Allow yourself to accept what you feel. Whether you feel hurt, angry, disappointed, emotional, or frustrated. No matter what you feel, allow yourself space to feel the emotion. There is no shame in feeling what you feel. It is part of the process to deal with whatever has happened. But it’s equally important for you not to dwell on the negative because dwelling on them serves no purpose except it may put you into a spiral of negative thoughts and emotions.
This is taking responsibility in any part that you may need to. Did you contribute to the setback or disappointment in any way? Did you make a mistake? Did you not do what you said you would do? Did you make the right or wrong choice? Whatever your part in the story, good or bad, taking responsibility for any shortfalls is a step towards learning. If it is a situation where “life has just happened” and you did not do anything to contribute to the setback then move on. Accept and understand that it is an unfortunate situation and there is nothing that you could have done to change the situation. This is the part where you should ask yourself:
· What could I have done to change the situation?

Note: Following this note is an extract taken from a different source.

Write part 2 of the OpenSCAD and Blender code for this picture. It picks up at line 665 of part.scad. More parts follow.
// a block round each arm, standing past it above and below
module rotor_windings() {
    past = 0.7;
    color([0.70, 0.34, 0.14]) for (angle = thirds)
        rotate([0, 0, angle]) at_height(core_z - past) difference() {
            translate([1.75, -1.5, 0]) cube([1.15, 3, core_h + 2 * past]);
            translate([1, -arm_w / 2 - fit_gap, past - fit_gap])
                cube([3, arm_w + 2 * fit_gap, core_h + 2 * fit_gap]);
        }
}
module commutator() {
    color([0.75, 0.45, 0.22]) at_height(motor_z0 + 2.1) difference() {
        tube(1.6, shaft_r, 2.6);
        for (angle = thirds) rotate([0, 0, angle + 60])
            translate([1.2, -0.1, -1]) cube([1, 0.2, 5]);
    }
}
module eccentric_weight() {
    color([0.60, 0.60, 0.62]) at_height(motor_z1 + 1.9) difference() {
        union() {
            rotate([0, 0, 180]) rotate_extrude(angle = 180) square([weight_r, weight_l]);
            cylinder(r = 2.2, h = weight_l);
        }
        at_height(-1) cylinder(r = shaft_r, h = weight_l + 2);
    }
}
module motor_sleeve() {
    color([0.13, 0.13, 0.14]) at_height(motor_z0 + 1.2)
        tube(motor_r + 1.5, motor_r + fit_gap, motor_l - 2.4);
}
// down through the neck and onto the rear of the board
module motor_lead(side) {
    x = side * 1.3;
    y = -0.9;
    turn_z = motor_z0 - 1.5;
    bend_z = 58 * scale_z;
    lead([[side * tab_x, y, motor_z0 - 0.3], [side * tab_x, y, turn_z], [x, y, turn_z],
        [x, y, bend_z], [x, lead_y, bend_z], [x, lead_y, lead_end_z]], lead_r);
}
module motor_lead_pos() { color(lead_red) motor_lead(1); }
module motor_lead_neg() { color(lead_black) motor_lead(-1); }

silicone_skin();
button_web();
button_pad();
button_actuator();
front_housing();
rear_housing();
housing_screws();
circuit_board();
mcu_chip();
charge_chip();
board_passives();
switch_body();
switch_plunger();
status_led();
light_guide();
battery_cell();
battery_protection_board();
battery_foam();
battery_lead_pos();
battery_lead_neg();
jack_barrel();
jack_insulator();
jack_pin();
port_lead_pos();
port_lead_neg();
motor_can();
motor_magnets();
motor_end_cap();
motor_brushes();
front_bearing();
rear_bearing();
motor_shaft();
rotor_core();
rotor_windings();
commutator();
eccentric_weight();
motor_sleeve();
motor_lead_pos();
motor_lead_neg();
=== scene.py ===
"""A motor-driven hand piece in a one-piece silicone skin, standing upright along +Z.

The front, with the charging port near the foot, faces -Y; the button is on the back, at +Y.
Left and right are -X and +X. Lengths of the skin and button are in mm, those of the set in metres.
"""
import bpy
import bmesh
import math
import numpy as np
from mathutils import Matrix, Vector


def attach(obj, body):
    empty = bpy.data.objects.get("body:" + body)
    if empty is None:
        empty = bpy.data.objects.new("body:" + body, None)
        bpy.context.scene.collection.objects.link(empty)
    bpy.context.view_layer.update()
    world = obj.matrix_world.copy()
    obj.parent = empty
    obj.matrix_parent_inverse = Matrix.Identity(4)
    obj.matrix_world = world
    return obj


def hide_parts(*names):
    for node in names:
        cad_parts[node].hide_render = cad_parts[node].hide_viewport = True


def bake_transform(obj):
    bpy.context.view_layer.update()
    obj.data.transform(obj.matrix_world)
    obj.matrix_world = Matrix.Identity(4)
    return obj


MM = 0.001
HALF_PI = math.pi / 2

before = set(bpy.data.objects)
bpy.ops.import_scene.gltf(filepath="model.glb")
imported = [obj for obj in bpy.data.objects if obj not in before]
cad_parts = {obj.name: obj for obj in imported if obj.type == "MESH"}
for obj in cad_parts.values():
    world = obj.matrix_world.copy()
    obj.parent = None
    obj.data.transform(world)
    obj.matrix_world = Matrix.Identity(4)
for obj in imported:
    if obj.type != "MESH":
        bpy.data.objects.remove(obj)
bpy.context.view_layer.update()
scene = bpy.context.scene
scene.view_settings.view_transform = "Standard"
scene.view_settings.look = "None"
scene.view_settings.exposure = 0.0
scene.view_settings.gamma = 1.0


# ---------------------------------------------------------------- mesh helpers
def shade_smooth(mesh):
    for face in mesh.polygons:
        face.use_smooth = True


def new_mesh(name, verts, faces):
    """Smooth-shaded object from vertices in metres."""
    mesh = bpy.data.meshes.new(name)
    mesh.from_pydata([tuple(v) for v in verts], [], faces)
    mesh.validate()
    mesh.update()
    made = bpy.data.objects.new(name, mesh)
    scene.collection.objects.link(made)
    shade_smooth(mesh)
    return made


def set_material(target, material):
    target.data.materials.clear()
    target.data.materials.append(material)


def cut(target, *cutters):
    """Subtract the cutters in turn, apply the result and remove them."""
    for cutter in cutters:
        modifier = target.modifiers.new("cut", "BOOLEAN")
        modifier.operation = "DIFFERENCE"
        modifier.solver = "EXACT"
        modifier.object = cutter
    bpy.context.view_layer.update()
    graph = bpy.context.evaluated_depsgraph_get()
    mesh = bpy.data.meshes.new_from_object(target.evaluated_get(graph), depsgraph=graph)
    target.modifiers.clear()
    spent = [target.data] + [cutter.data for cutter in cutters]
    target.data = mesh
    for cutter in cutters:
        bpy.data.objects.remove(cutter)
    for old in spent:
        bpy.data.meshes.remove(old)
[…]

· Can I do anything about it?
· If I can then what can I do about it?
· If I cannot, then how can I move past it; how can I move forward?
3. Speak to someone
Many times when we face disappointments it helps to talk with someone you can trust. Someone who can give you objective advice without judgement. We all make mistakes in life and sometimes when we have faltered, we feel embarrassed and we hide what we truly feel. We are afraid to be judged. And sometimes we feel that we are a failure. We all make mistakes but we are not defined by our mistakes. That is very important to remember. People grow and evolve through mistakes. It is a natural part of life.
Sometimes all we need is another person’s perspective to make us accept, take accountability and help us to move forward. The other person can help you see a way forward where you cannot. And you will sometimes be amazed at just how many support systems there are out there that can help you. You don’t ever have to struggle alone.
4. Do something to take your mind off the situation
It is always important to take a break from whatever you do; whether it is from work, home, school or even being idle. Yes, that is quite funny. One cannot be idle forever. At some point you need to stop. When I am stressed or disappointed about anything I find that taking a break is vital to recharge and refocus. Do something else like go out in nature, go exercise, go hang out with a friend, be with someone who will make you smile or laugh or feel better in some way. Do something that will revitalise you.
5. Learn from it
I believe that every set back teaches us something. Not every bad situation we experience is a bad thing. We may not see it immediately but with every set back I have experienced I have learnt something. And at the very least the setbacks have given me experience of some sort which has added to my growth. Sometimes the lesson has been for me to look within myself to see the areas where I needed to change. Often enough we are so busy looking to blame others or something else and we don’t take time to understand our part in it all; to consciously become aware of our own actions (or lack of) and look at the things about ourselves that we need to change.
This is about having integrity and learning to admit our own mistakes. In doing so, we learn and we grow. Something I also ask myself with every disappointment is “what can I learn from this?” That always helps me to put things into perspective whether or not I have contributed to the situation in any way.
It is very difficult to be thankful and to express gratitude when we are going through hard times. But gratitude is very important because through gratitude we learn to take stock of and appreciate the things we so often take for granted and for which we should be thankful for every day. You see when we look at what we do have and not what we do not have we find value and blessings in every walk of life. We look for the good and we live in the moment and learn not to worry about what we have no control over.
Every day I make a list of the things that I am grateful for during that day. It is my Gratitude Journal. Over time I have learnt to be grateful for everything that I do have despite all and any disappointments I may go through. This is because there is a difference between the feeling and being. Gratitude is something we can choose to be. Through gratitude we hold on to hope. Through gratitude we are able to heal. Through gratitude we become happier. Through gratitude we appreciate so much more.
Many times in life we have so many expectations and because of these expectations we feel disappointment. I learnt that the expectation is what brings about a lot of disappointment as well because we expect things to be a certain way and when things happen in a way that does not meet our expectations, we become angry, upset, frustrated and demanding. So when I choose to be thankful, I am able to look past the disappointment or setback and say “I am thankful for……..” despite whatever has disappointed me and that makes all the difference in helping me to move forward. I truly believe that gratitude is the essence of happiness in life. Make gratitude a part of your daily routine.
7. Move forward
Finally, it is time to move forward. You have allowed yourself to feel whatever you are feeling. You have taken accountability for anything that you need to. Maybe you have spoken to someone who has helped you look at the situation through a different and positive perspective. You have worked off any negative emotions, looked to find the lesson in it, appreciated what you have. Now, move forward by making a plan and setting some goals. Take things one step at a time with a positive mind frame. This is the basis for taking steps to face the challenges and to grow.